Records that describe objects
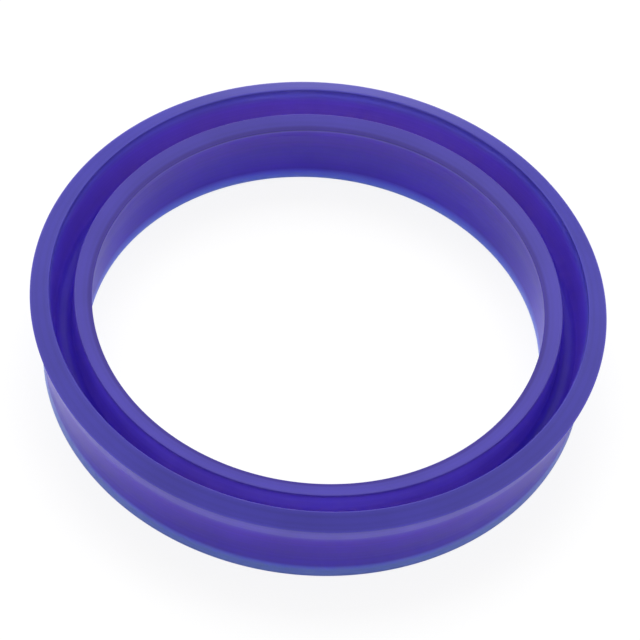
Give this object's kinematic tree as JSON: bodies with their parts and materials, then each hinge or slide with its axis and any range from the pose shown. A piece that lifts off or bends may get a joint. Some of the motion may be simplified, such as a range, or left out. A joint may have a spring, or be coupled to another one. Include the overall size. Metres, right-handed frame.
{
  "type": "u cup seal",
  "caption": "Moulded polyurethane ring seal with a solid heel, a taller flared outer lip, a lower inner lip and a groove between them, for a hydraulic rod.",
  "frame": {"origin": "centre of the heel face, on the ring's axis", "axes": "+Z along the ring's axis, from the heel towards the lips and the groove; X and Y are any two directions across the ring"},
  "size_m": [0.0788, 0.0788, 0.014],
  "materials": {
    "polyurethane": "smooth, semi-gloss, slightly translucent blue-violet polyurethane"
  },
  "bodies": {
    "root": {"seal_ring": "polyurethane"}
  },
  "joints": []
}
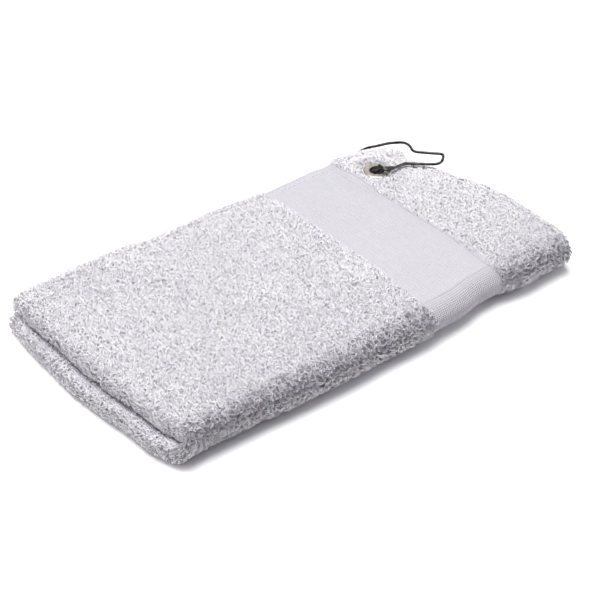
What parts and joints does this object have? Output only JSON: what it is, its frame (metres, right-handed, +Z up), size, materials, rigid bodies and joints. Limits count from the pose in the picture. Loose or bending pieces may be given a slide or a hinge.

▶ **EXERCISE PROMPT**:
Return all of the data word for word.

▶ **EXERCISE RESPONSE**:
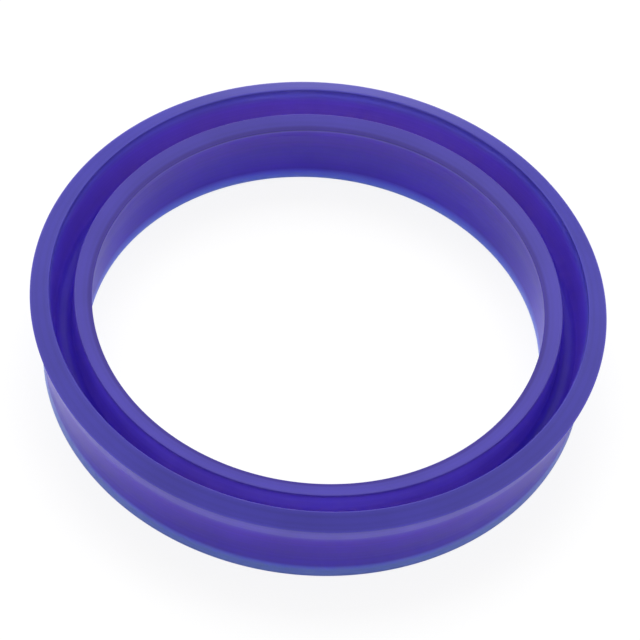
Give this object's kinematic tree as JSON: bodies with their parts and materials, then each hinge or slide with its axis and any range from the pose shown. A piece that lifts off or bends may get a joint. Some of the motion may be simplified, such as a range, or left out. A joint may have a spring, or be coupled to another one. Include the overall size. Metres, right-handed frame.
{
  "type": "u cup seal",
  "caption": "Moulded polyurethane ring seal with a solid heel, a taller flared outer lip, a lower inner lip and a groove between them, for a hydraulic rod.",
  "frame": {"origin": "centre of the heel face, on the ring's axis", "axes": "+Z along the ring's axis, from the heel towards the lips and the groove; X and Y are any two directions across the ring"},
  "size_m": [0.0788, 0.0788, 0.014],
  "materials": {
    "polyurethane": "smooth, semi-gloss, slightly translucent blue-violet polyurethane"
  },
  "bodies": {
    "root": {"seal_ring": "polyurethane"}
  },
  "joints": []
}
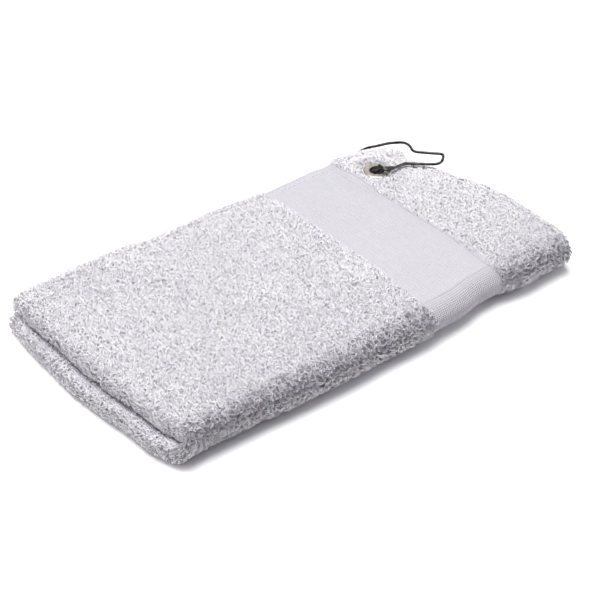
What parts and joints does this object have? Output only JSON: what it is, its frame (metres, right-handed, +Z up), size, materials, rigid bodies and joints. Limits count from the pose in the picture. Loose or bending pieces may be given a slide or a hinge.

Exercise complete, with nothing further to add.